Hazel Berniece Venable Pridgen, 78, was born June 26, 1935, in Venable, Mo., to Charley and Mandy Friend Venable. Hazel passed away Jan. 1, 2014, at her daughter’s home in Plano, Texas. She was a victim of cancer, which took her life in three short months.

Hazel was preceded in death by her parents and an infant brother, Roy Dean Venable.

She is survived by her daughter, Jo Ellyn Keaton of Plano, Texas; a son, Scott Dawson of Honolulu, Hawaii; a grandson, Spencer Robuck and his wife, Kasey, of Tulsa, Okla.; a granddaughter, Elysah Jo Dawson of Minneapolis, Minn.; a great-grandson, Joey Greenwood of Minneapolis, Minn.; a brother, Charles Venable and his wife, Feldra, of Houston, Mo.; four sisters, Frances Hein of Bakersfield, Calif., Virginia and Don Martin of Dixon, Mo., Mary Ellen and Sid Higashi of Success, Mo., and Sharon Kaye and Ken Heffley of Redding, Calif.; and many nieces, nephews, cousins and friends in California, Texas and Missouri.

Hazel was saved in the Ellis Prairie Baptist Church as a young girl with her parents and three of her siblings. They were all baptized at Dog’s Bluff on the Piney River in Houston, Mo.

Hazel grew up in the now Bucyrus area, attending the one-room Venable Elementary School until it closed. She finished grade school at Pine Ridge, another one-room school. She attended Licking Union High School, where she was honored to be elected the homecoming queen in 1952. She graduated in 1953.

Hazel married the late Bobby Joe Keaton in May, 1953, in Licking, Mo. To this union her two children were born. They made their home in Licking, Mo., before moving to Texarkana, Texas. After their divorce, Hazel and the two children moved to Fresno, Calif., to be near her sister, Mary Ellen. In Fresno, Hazel worked for the Internal Revenue Office for several years and was a secretary for a lawyers group for six years.

She met and married Scott Dawson Pridgen, a Southern Pacific Railroad dictation reporter in Fresno, Calif., in February 1973. Scotty passed away in 1981. Hazel and her beloved cat, Goldie, moved to Plano, Texas, in 2001 to be near her daughter.

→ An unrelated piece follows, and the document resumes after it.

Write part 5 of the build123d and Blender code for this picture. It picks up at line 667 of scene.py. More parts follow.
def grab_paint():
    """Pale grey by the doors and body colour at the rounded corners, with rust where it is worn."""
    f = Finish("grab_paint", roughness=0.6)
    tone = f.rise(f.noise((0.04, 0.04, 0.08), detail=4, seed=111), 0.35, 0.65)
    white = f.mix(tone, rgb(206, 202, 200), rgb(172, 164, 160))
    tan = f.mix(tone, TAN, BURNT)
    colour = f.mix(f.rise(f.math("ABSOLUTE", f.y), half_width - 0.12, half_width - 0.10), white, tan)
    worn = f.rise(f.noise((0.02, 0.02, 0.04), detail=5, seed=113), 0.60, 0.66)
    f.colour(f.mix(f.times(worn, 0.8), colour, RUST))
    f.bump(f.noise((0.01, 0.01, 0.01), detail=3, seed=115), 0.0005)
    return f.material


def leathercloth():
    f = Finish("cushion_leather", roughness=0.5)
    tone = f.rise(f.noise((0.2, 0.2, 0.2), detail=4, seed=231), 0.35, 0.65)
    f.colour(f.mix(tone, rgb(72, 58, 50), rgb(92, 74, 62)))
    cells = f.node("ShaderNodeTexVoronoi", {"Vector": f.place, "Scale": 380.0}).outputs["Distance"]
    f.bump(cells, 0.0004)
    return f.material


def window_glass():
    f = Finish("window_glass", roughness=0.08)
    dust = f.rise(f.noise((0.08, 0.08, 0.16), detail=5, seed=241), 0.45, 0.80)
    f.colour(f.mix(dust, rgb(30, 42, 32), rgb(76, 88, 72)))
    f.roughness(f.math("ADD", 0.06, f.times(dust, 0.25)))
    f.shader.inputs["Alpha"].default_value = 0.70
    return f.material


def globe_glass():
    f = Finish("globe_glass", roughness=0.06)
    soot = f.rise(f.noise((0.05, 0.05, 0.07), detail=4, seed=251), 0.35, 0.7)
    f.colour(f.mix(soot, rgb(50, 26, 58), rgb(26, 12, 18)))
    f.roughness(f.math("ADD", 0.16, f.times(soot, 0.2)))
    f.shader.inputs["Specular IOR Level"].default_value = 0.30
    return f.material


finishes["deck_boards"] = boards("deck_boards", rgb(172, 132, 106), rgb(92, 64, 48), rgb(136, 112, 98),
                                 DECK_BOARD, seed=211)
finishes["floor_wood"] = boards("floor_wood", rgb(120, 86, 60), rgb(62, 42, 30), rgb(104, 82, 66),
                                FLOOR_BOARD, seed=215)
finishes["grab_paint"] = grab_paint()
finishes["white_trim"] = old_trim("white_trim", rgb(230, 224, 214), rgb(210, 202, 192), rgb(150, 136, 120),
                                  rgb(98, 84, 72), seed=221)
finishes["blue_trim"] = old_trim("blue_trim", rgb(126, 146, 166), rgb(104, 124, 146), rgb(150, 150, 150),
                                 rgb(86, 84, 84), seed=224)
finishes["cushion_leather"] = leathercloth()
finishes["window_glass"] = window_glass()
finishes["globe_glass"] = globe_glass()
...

Hazel was a beautiful, vivacious and full of mischief lady –– you could see it in the sparkle of her hazel eyes. She never met a stranger and was well-loved by her friends and neighbors. She played a “mean” game of Zilch, loved singer Celine Dion and never forgave Tiger Woods for his betrayals. She loved animals and delighted in feeding her furry and feathered friends from the nature preserve near her home in Plano, Texas. She had two beloved cats, Colby, who passed away in Fresno, Calif., and Goldie, who passed away this past summer. She had Goldie cremated with the ashes in a beautiful urn. She loved to watch hummingbirds fighting for the nectar feeders and had names for the male hummers, such as Sid, Radar and Rambo. She fed the rabbits, which came and looked at her through her glass door, carrots by the hand and got very seriously angry when a bobcat carried one off. Her yard and patio were often visited by some type of animal.

Hazel loved to cook, especially those collard greens and beans her daughter loved so well. Her niece, Tammy Jones, of Fairfield, Calif., called Hazel her recipe book. When she needed a “cook know-how,” she called her Aunt Hazel. She made a pie crust that melted in one’s mouth.

If the San Francisco 49ers were playing football, she was in front of the TV yelling for them to win and telling them what they were doing wrong. She would also yell at the opposing team to stop playing wrong. She and her husband, Scott, attended several games when they were playing close by Fresno.

She got so much fun out of exchanging crazy birthday cards with her sister, Mary Ellen. This card exchanging started many weeks before their real date. They exchanged nearly two dozen funny birthday cards every year.

In Plano, she became like a second mom to many of her daughter’s friends who didn’t have their mom any longer or lived far away. She nicknamed one “Sweet tater.” Hazel also had a nickname “Giggles” as there were very few moments in her life she wasn’t laughing and smiling about something.

Hazel took the news of her cancer without a complaint, and she tried to hide her pain with smiles to her medical personnel and her daughter. She never did shed a tear about her condition. Her comment was, “It is what it is.”

Hazel’s wishes were that there be no funeral. A private memorial service will be held at a later date by Evans Funeral Home. Online condolences may be made at www.evansfh.com.

In her memory, she would love one of make a donation to any animal rescue organization or the American Cancer Society. But more than that, she would love it if people would remember to smile more, be kind to people and animals more and treasure each and every day of your life.

Hazel will be missed and will live on in the hearts of all who loved her.